I bought a can of Rustoleum Rusty Metal Primer and lathered it on thick
















My boat is blue with a grey interior.






I'm trying to decide what color to paint the trailer. Getting up and going fishing with my wife in the morning while the kids are at school, and stopping at Lowes on the way home to get paint.

So far I'm thinking either White or Aluminum.

But, if I'm putting the time in, I want it to look nice and sharp. Whats your opinion?


----------



## Johnny (Mar 21, 2017)

I went with light gray - doesn't show dirt as easily


----------



## Jim (Mar 22, 2017)

Black!


Sent from my iPhone using Tapatalk


----------



## lckstckn2smknbrls (Mar 22, 2017)

Everything I paint starts out Rustoleum Smoke Gray. My local Lowes had it on clearance for $2.40 a gallon. 
I bought all 4 gallons they had I gave one gallon to my dad. Walmarts by me have quarts of Sail blue on clearance for $4.50 I have 3 quarts now looking for more.


----------



## WiskeyJaR (Mar 24, 2017)

Paint it Lime Green...makes it easier to find in a crowed parking lot after a long day of drinking...errrr FISHING that is. =D>


----------



## lugoismad (Mar 25, 2017)

Went with Aluminum






Brand new rollers on, new bunk carpet. Gonna pull the boat on it tomorrow.


----------



## lovedr79 (Mar 28, 2017)

pink or purple. let your daughter help you paint


----------



## RiverLife (Apr 25, 2017)

Satin black is the only color for a trailer of any kind.
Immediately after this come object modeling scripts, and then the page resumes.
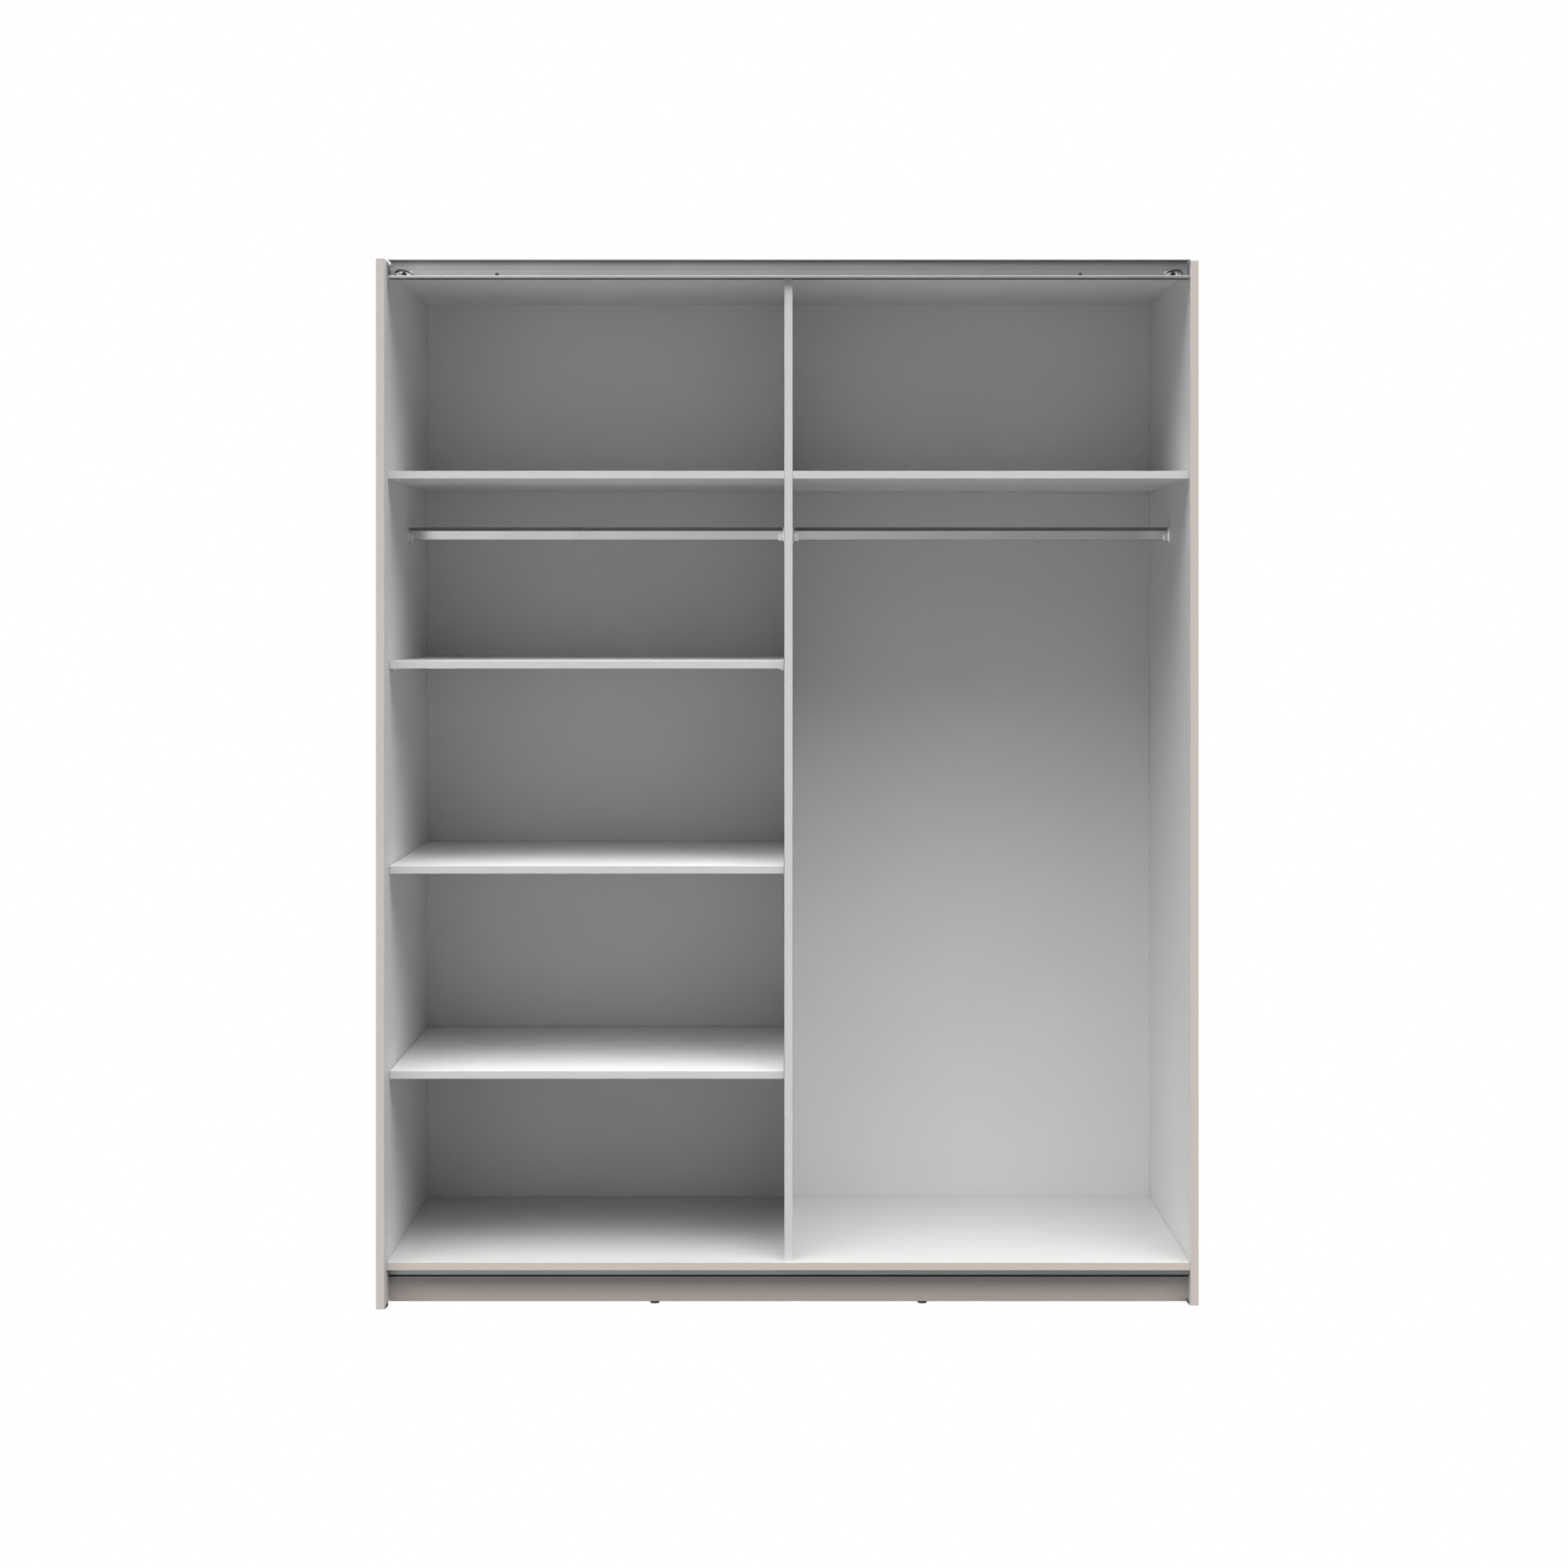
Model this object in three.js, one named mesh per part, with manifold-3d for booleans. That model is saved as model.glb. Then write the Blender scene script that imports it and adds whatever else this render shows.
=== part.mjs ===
// Open carcass of a two-bay wardrobe for sliding doors, as separate boards, profiles and fittings.
// Millimetres. +X right, +Y back, +Z up. Origin on the floor, in the middle of the footprint.

import * as THREE from 'three';
import { mergeVertices } from 'three/addons/utils/BufferGeometryUtils.js';
import Module from 'manifold-3d';

const wasm = await Module();
wasm.setup();

// ---------------------------------------------------------------- driving sizes

const overallWidth = 1600;
const overallDepth = 600;
const overallHeight = 2045; // of the side panels

const seatGap = 0.3; // between pieces that rest on or butt against each other
const overcut = 1; // how far a cut runs past the face it opens, or a joined shape into its neighbour
const slideGap = 1; // each side of a loose shelf

const uprightThickness = 16;
const shelfThickness = 15;
const leftPanelLead = 28; // the left side panel stands this far in front of the other boards

const topPanelDrop = 4; // from the side panels' top edge
const bottomPanelTopZ = 90;
const bottomPanelOverhang = 39; // of the bottom panel in front of the plinth
const plinthGroundGap = 4;

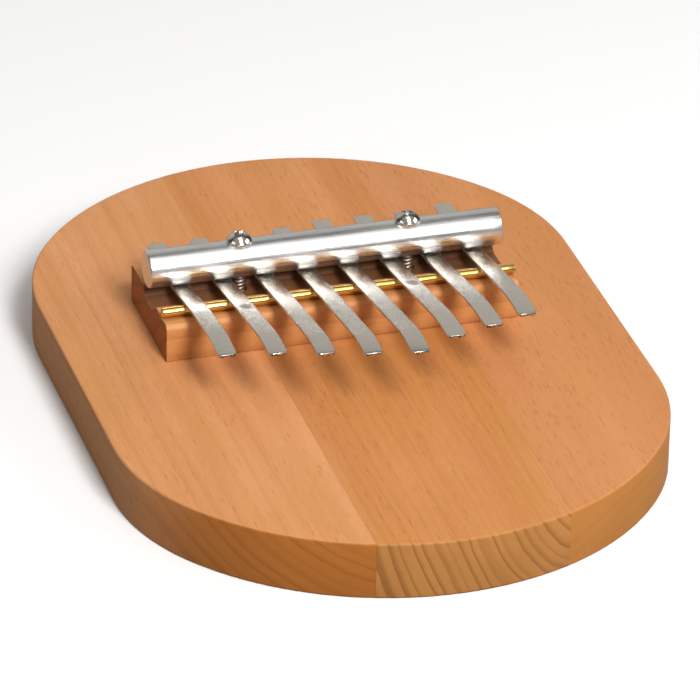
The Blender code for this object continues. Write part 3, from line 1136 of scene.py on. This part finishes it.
def round_stock(name, node, ease, waver, material, drilled=False):
    piece = piece_from(turned_bar(*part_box(node), ease, waver), name, material)
    if drilled:
        drill_for_screws(piece)
    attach(piece, "board")
    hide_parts(node)
    return piece


rod = round_stock(
    "brass_fret",
    "bridge_rod",
    ease=0.2 * MM,
    waver=0.004 * MM,
    material=brass,
)
bar = round_stock(
    "pressure_bar",
    "clamp_bar",
    ease=0.45 * MM,
    waver=0.006 * MM,
    material=aluminium,
    drilled=True,
)
for piece in (rod, bar):
    describe(piece)

# %% [markdown]
# ## The two clamp screws
#
# Each screw is a plated pan-head screw with a cross recess. The head is turned from its profile and the
# recess is a tapered cross cut out of it. The thread shows in the gap between the bar and the block, and
# it is a real helix: rings are stacked up the shank, and each point of a ring stands out or in by
# how far round and how high it is, so that the ridge climbs one pitch in each turn.

# %% Make the screws
THREAD_PITCH = 1.0 * MM
THREAD_DEPTH = 0.28 * MM
THREAD_ROWS = 8
SHANK_AROUND = 40
HEAD_AROUND = 72
SHANK_RADIUS = 1.75 * MM
SHANK_IN_HEAD = 0.3 * MM
RIDGE_HEIGHT = 1.25
POINT_LENGTH = 3.5 * MM
BLUNT_POINT = 0.12
PLAIN_NECK = 1.0 * MM
RECESS_TURNS = {"left": 25, "right": 70}
RECESS_DEPTH = 1.45 * MM
RECESS_REACH = 1.75 * MM
RECESS_WIDTH = 0.8 * MM
LEAST_ARM = 1.05
# (share of the reach, share of the width, depth below the crown), from the bottom of the recess upwards.
RECESS_LEVELS = (
    (0.16, 0.45, RECESS_DEPTH),
    (0.55, 0.75, RECESS_DEPTH * 0.6),
    (1.0, 1.0, 0.05 * MM),
    (1.0, 1.0, -1 * MM),
)
# Millimetres (in from the rim, up from the seat), then (in from the rim, down from the dome's foot).
HEAD_UNDERSIDE = ((0.18, 0.0), (0.05, 0.06), (0.0, 0.2))
HEAD_SHOULDER = ((0.0, 0.08), (0.03, 0.0))
HEAD_RIM_SHARE = 0.24
UNDERSIDE_SHARE = 0.4
DOME_INSET = 0.08 * MM
DOME_STEPS = 16
CROWN_RADIUS = 0.02 * MM


def threaded_shank(x, y, low, high):
    """A screw's shank with a helical thread, pointed at its lower end and plain under its head."""
    rows = round((high - low) / THREAD_PITCH * THREAD_ROWS)
    rings = []
    for row in range(rows + 1):
        z = low + (high - low) * row / rows
        taper = min(1.0, BLUNT_POINT + (z - low) / POINT_LENGTH)
        plain = min(1.0, max(0.0, (high - z) / PLAIN_NECK - 1))
        ring = []
        for i in range(SHANK_AROUND):
            turn = i / SHANK_AROUND
            phase = (z / THREAD_PITCH - turn) % 1
            ridge = 1 - abs(2 * phase - 1)
            groove = THREAD_DEPTH * (1 - min(1.0, ridge * RIDGE_HEIGHT)) * plain
            radius = (SHANK_RADIUS - groove) * taper
            angle = 2 * math.pi * turn
            ring.append((x + radius * math.cos(angle), y + radius * math.sin(angle), z))
        rings.append(ring)
    return loft_rings(rings)


def head_profile(radius, seat, top):
    """(radius, height) pairs of a pan head, from its underside to its crown."""
    rim = seat + (top - seat) * HEAD_RIM_SHARE
    profile = [(radius * UNDERSIDE_SHARE, seat)]
    profile += [(radius - inset * MM, seat + rise * MM) for inset, rise in HEAD_UNDERSIDE]
    profile += [(radius - inset * MM, rim - drop * MM) for inset, drop in HEAD_SHOULDER]
    dome_height = top - rim
    dome_base = radius - DOME_INSET
    dome_radius = (dome_base**2 + dome_height**2) / (2 * dome_height)
    widest = math.asin(dome_base / dome_radius)
    for i in range(DOME_STEPS):
        a = widest * (1 - i / DOME_STEPS)
        profile.append((dome_radius * math.sin(a), top - dome_radius * (1 - math.cos(a))))
    profile.append((CROWN_RADIUS, top))
    return profile


def cross_cutter(x, y, top, degrees):
    """A tapered cross, deeper at its middle, for a screwdriver's tip."""
    rings = []
    for reach_share, width_share, depth in RECESS_LEVELS:
        half = RECESS_WIDTH / 2 * width_share
        far = max(RECESS_REACH * reach_share, half * LEAST_ARM)
        ring = []
        for quarter_turn in range(4):
            turn = Matrix.Rotation(quarter_turn * math.pi / 2, 2)
            for corner in ((far, -half), (far, half), (half, half)):
                ring.append((*(turn @ Vector(corner)), top - depth))
        rings.append(ring)
    cutter = object_from(loft_rings(rings), "recess")
    cutter.location = (x, y, 0)
    cutter.rotation_euler.z = math.radians(degrees)
    return cutter


def clamp_screw(side):
    low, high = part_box(SCREW_NODES[side])
    middle = (low + high) / 2
    seat = bar_high.z
    rings = []
    for radius, z in head_profile((high.x - low.x) / 2, seat, high.z):
        rings.append([(*point, z) for point in circle(middle.x, middle.y, radius, HEAD_AROUND)])
    head = piece_from(loft_rings(rings), f"screw_head_{side}", nickel)
    carved(head, cross_cutter(middle.x, middle.y, high.z, RECESS_TURNS[side]))
    thread = threaded_shank(middle.x, middle.y, low.z, seat + SHANK_IN_HEAD)
    shank = piece_from(thread, f"screw_thread_{side}", reflection_thread)
    for piece in (head, shank):
        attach(piece, f"screw_{side}")
    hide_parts(SCREW_NODES[side])
    return head, shank


for side in SCREW_NODES:
    for piece in clamp_screw(side):
        describe(piece)

# %% [markdown]
# ## The eight tines
#
# A tine is one strip of spring steel. In the mechanical model it has two parts, a clamped root and a free
# tongue, joined by a hinge over the rod. The strip shown is a single piece through both. Its middle line
# is read from the parts: the corners of each part come in pairs, one on the upper face and one straight
# below it on the lower face, and the middle of a pair is a point of the line.
#
# The corners of the rounded ends lie close together, so a pair counts only if its points are as far apart
# as the strip is thick, to within a few micrometres.

# %% Read the tines' middle lines
PAIR_SLACK = 0.004 * MM


def side_points(node):
    """The different (y, z) places of a CAD strip's corners, from front to back."""
    points = {}
    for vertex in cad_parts[node].data.vertices:
        points[round(vertex.co.y / SAME_POINT), round(vertex.co.z / SAME_POINT)] = Vector(vertex.co.yz)
    return sorted(points.values(), key=lambda point: point.x)


def strip_stations(node):
    """The (y, z) middle points of a CAD strip, with the upright direction at each, from front to back."""
    points = side_points(node)
    stations = []
    for i, first in enumerate(points):
        for second in points[i + 1 :]:
            lower, upper = sorted((first, second), key=lambda point: point.y)
            across = upper - lower
            if abs(across.length - tine_thickness) < PAIR_SLACK and across.y > abs(across.x):
                stations.append(((lower + upper) / 2, across.normalized()))
    return sorted(stations, key=lambda station: station[0].x)


def end_thickness(node):
    """The strip's thickness, measured at the end of its tail."""
    first, second = side_points(node)[-2:]
    return (second - first).length


tine_thickness = end_thickness("tine_1_root")
for number in range(1, TINE_COUNT + 1):
    found = len(strip_stations(f"tine_{number}_tongue")), len(strip_stations(f"tine_{number}_root"))
    print(f"tine {number}: {found[0]} + {found[1]} stations, {tine_thickness / MM:.2f} mm thick")

# %% [markdown]
# ## A strip along each line
#
# The strip's section is a flat bar with rolled edges. It is swept along a smooth curve through the points,
# and both ends have rounded corners and eased edges, as a strip has that was sheared and tumbled. The rows
# of the sweep stand closer together where the corners are round.

# %% Sweep the tines
EDGE_ROLL = 0.26 * MM
END_CORNER = 0.9 * MM
END_EASE = 0.12 * MM
END_STEPS = 7
ROLL_STEPS = 3
MOST_ROLL = 0.9
STEP_ALONG = 0.9 * MM


def forward_of(up):
    """The direction along the strip, towards its tail, for an upright (y, z) direction."""
    return Vector((up.y, -up.x))


def smooth_line(stations):
    """(place, upright) rows close together on a smooth curve through the stations."""
    rows = []
    for (here, up), (there, next_up) in zip(stations, stations[1:]):
        reach = (there - here).length
        leave = forward_of(up) * reach
        arrive = forward_of(next_up) * reach
        steps = max(1, math.ceil(reach / STEP_ALONG))
        for step in range(steps):
            t = step / steps
            place = curve_point(here, leave, there, arrive, t)
            rows.append((place, up.lerp(next_up, t).normalized()))
    rows.append(stations[-1])
    return rows


def spaced_rows(rows):
    """(place, upright, distance to the nearer end) rows, closer together where the corners are round."""
    marks = [0.0]
    for (here, _), (there, _) in zip(rows, rows[1:]):
        marks.append(marks[-1] + (there - here).length)
    total = marks[-1]
    ends = [END_CORNER * (1 - math.cos(math.pi / 2 * i / END_STEPS)) for i in range(END_STEPS)]
    straight = total - 2 * END_CORNER
    count = math.ceil(straight / STEP_ALONG)
    body = [END_CORNER + straight * i / count for i in range(count + 1)]
    result = []
    index = 0
    for distance in ends + body + [total - end for end in reversed(ends)]:
        while index < len(marks) - 2 and marks[index + 1] < distance:
            index += 1
        (here, up), (there, next_up) = rows[index], rows[index + 1]
        t = (distance - marks[index]) / (marks[index + 1] - marks[index])
        place = here.lerp(there, t)
        result.append((place, up.lerp(next_up, t).normalized(), min(distance, total - distance)))
    return result


def strip_section(half_width, half_thickness):
    """(across, up) points of a flat bar with rolled edges, counter-clockwise."""
    roll = min(EDGE_ROLL, half_thickness * MOST_ROLL)
    points = []
    corners = ((1, -1, -90), (1, 1, 0), (-1, 1, 90), (-1, -1, 180))
    for side, level, first in corners:
        centre = Vector((side * (half_width - roll), level * (half_thickness - roll)))
        for step in range(ROLL_STEPS + 1):
            angle = math.radians(first + 90 * step / ROLL_STEPS)
            points.append(centre + Vector((math.cos(angle), math.sin(angle))) * roll)
    return points


def round_loss(radius, to_end):
    """How far a side has come in, at a distance from the end that is rounded over by radius."""
    before = max(0.0, radius - to_end)
    return radius - math.sqrt(radius**2 - before**2)


def tine(number):
    low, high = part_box(f"tine_{number}_root")
    middle_x = (low.x + high.x) / 2
    half_width = (high.x - low.x) / 2
    half_thickness = tine_thickness / 2
    stations = strip_stations(f"tine_{number}_tongue") + strip_stations(f"tine_{number}_root")
    rings = []
    for place, up, to_end in spaced_rows(smooth_line(stations)):
        width = half_width - round_loss(END_CORNER, to_end)
        thickness = half_thickness - round_loss(END_EASE, to_end)
        section = strip_section(width, thickness)
        rings.append([(middle_x + across, *(place + up * rise)) for across, rise in section])
    piece = piece_from(loft_rings(rings), f"mbira_tine_{number}", spring_steel)
    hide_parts(f"tine_{number}_root", f"tine_{number}_tongue")
    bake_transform(piece)
    return piece


for number in range(1, TINE_COUNT + 1):
    describe(tine(number))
I fix them up and if they are any other color they sit and don't sell. 

Fresh coat of satin black they are gone in an hour. It goes with everything and hides imperfections.


----------



## Jim (Apr 26, 2017)

WiskeyJaR said:


> Paint it Lime Green...makes it easier to find in a crowed parking lot after a long day of drinking...errrr FISHING that is. =D>


 :LOL2: Good point!



RiverLife said:


> Satin black is the only color for a trailer of any kind.
> 
> I fix them up and if they are any other color they sit and don't sell.
> 
> Fresh coat of satin black they are gone in an hour. It goes with everything and hides imperfections.


Good to know!


----------



## Crazyboat (Apr 27, 2017)

PINK


----------



## jethro (Apr 28, 2017)

Hydro dipped in a rainbow fish scale pattern, definitely.


----------



## onthewater102 (Apr 28, 2017)

lovedr79 said:


> pink or purple. let your daughter help you paint



I was thinking the same thing.


----------



## ppine (Jul 2, 2017)

Big improvement. Boats more than almost anything except collector cars have a long tradition of care and keeping them in bristol condition. Pride of ownership is important. I have some work to do on my boat come to think of it. Good trailer colors are aluminum and primer grey. I painted a drift boat trailer dark green to match a wood green boat.


----------